The third reason why we should continue to intensify our relations is because this is the only way in which we can guarantee our common security. The old threats and dividing lines are – thankfully – long gone, but new challenges have arisen to take their place. These new challenges – terrorism, proliferation of weapons of mass destruction, and the many challenges posed by failed states – rarely recognise borders or passports. Since the end of the Cold War, the Alliance has transformed its policies, its capabilities and, above all, its partnerships to cope with these new challenges. We have launched a dynamic new relationship with Russia, cooperating in ways we could hardly have imagined just a few years ago. As we have had to respond to threats originating far from our traditional geographic area, we have reached out in new ways to our partners in the CIS, the Mediterranean region, the broader Middle East and beyond. And more and more often, from the Balkans to our anti-terrorist maritime patrols in the Mediterranean Sea to Afghanistan, Ukraine has been there with us, offering forces and capabilities that have enhanced the effectiveness of our operations and improved our common security.
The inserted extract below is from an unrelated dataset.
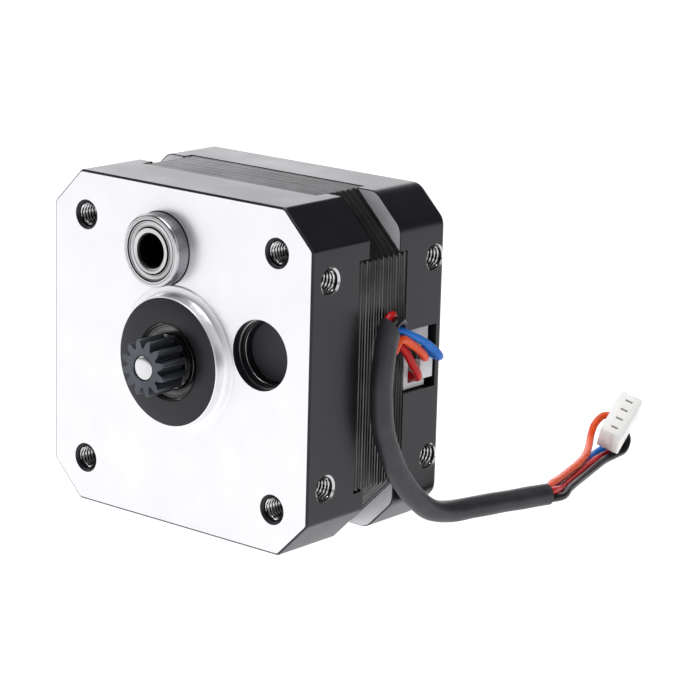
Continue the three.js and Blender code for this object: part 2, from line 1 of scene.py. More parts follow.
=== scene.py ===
"""Looks of the extruder's geared stepper drive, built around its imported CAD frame.

Shapes are drawn in millimetres in the motor's own frame: x to the right, depth d measured from the
gear face into the motor, and z up from the shaft. place() turns that into the part's frame in metres.
"""

import math

import bmesh
import bpy
from mathutils import Matrix, Vector


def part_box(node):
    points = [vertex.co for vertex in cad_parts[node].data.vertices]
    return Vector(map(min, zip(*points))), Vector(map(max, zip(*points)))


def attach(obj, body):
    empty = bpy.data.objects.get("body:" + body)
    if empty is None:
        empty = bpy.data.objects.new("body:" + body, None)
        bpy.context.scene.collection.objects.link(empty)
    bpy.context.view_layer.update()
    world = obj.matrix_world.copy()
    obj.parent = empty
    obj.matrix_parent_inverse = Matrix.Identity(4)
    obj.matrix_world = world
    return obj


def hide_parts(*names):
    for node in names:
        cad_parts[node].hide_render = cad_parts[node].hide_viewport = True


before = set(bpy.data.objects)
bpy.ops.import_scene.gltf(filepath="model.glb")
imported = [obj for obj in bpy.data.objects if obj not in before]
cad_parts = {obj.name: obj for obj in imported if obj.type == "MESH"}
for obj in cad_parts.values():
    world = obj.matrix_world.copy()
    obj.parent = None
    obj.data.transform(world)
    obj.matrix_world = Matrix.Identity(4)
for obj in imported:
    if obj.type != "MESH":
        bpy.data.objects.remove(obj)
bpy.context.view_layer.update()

MM = 0.001
TAU = 2 * math.pi

# The motor's sizes, as in the CAD model.
BODY = 42.0
BODY_DEPTH = 24.5
CORE_START, CORE_END = 8.4, 17.4
FRONT_LUG_END = 10.4
REAR_LUG_START = 15.95
LAMINATIONS = 18
HOLE_AT = 15.5
SIDE_HOLE_AT = 12.5
GEAR_CENTRES = 13.5
IDLER_ANGLE = math.radians(102)
POCKET_ANGLE = math.radians(12.4)

cap_low, cap_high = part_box("front_cap")
FACE_Y = cap_high[1] / MM - FRONT_LUG_END
AXIS_Z = (cap_low[2] + cap_high[2]) / 2 / MM


def place(point):
    """A point of the motor's own frame, in the part's frame."""
    x, d, z = point
    return Vector((x * MM, (d + FACE_Y) * MM, (z + AXIS_Z) * MM))


# ------------------------------------------------------------------ camera

CAMERA_AT = Vector((0.22037, -0.24462, 0.10380))
VIEW_DIRECTION = Vector((-0.61585, 0.74906, -0.24419)).normalized()
VIEW_UP = Vector((-0.17604, 0.17127, 0.96937))
LENS_MM = 141.98
SENSOR_MM = 36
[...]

As far as NATO is concerned, this strategic partnership will continue to deepen and grow, because it is clearly in our interest and yours. Whether Ukraine continues to pursue this mutually beneficial relationship as a “Distinctive Partner”, or one day takes her place as a full member of NATO, is first of all up to you. We in the Alliance wish you every success, and we will do what we can to reinforce Ukraine’s national security, the strength of her democratic institutions and her economic prosperity.